TLS: Can you talk a little about your Premodern Fuckboy comic series?

Anjali: It was an assignment for a class where I had to create a triptych or trilogy of whatever I wanted, so I took the very pagan route and decided to expose these three gods--Shiva, Krishna, Rama--who we often look up to and praise for their less than godly behaviour. It was never intended to be a “feminist” read on them, but rather just to emphasise what kind of nonsense their consorts had to deal with. It’s funny to me because all of the situations in the comics are based on the real stories that I’ve grown up hearing--and how their behaviour mirrors the modern fuckboy who just doesn’t know how to quit being subpar (to put it lightly) to women. The comics are done in the style of Amar Chitra Katha, a series of popular Indian comics that cover a lot of Hindu mythology, Indian folktales, and history in a way that is accessible and entertaining for children. I grew up reading those and my understanding of a lot of the Hindu deities was through them rather than through any religious texts so I felt it fitting for recontextualising their stories.
PreModern FuckBoy (Radha and Krishna)

TLS: Who and what are some of your inspirations?

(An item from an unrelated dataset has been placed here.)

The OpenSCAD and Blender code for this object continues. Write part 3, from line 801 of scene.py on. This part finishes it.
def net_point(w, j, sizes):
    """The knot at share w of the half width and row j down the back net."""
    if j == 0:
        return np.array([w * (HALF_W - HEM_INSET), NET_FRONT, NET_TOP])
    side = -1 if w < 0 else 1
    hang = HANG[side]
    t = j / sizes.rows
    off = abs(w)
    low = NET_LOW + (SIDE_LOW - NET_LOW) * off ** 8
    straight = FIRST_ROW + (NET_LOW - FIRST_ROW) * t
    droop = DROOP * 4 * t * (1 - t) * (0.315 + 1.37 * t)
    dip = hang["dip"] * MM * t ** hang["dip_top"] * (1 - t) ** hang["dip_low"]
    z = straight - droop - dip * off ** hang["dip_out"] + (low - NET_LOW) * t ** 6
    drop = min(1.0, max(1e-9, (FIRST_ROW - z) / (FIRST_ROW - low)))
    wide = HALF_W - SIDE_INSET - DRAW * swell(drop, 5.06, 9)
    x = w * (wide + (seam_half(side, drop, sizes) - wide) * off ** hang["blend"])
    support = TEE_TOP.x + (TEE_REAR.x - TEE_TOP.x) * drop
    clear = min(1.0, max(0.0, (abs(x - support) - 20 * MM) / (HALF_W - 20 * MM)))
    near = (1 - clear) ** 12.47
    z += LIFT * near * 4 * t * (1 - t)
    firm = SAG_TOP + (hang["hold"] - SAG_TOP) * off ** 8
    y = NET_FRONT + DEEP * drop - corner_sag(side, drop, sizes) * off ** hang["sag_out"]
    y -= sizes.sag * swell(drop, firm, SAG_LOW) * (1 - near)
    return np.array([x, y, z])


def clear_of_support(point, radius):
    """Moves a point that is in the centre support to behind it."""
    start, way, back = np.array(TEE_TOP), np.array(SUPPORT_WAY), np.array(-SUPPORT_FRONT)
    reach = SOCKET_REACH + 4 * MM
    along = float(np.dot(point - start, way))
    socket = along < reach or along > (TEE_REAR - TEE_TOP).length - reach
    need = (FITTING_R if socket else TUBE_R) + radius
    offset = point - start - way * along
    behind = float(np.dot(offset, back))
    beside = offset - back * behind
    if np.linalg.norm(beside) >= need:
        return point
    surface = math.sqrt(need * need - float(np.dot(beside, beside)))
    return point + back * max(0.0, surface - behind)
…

Anjali: Sanjay Patel is a big influence, especially with his Pixar short Sanjay’s Super Team (2015) that deals with being raised with both Hindu and American culture quite concisely and effectively. My goal is basically to make my cultural upbringing accessible to myself and other kids like me since I feel like oftentimes it can get quite confusing. That’s the kind of content I wish I had as a kid. For painting, I love Rekha Rodwittiya and Manjit Bawa–they are inspirations for their use of bold colour and open space. For illustration–I love Roald Dahl’s novels, and as a kid I wasn’t thrilled with Quentin Blake’s illustrations but now I find myself doing a lot of work with just pen and ink that isn’t focussed on attaining perfect realism. A more contemporary artist that I love is Moshtari Hilal, who has beautiful penwork and I find that she incorporates cultural and personal elements into her work very elegantly.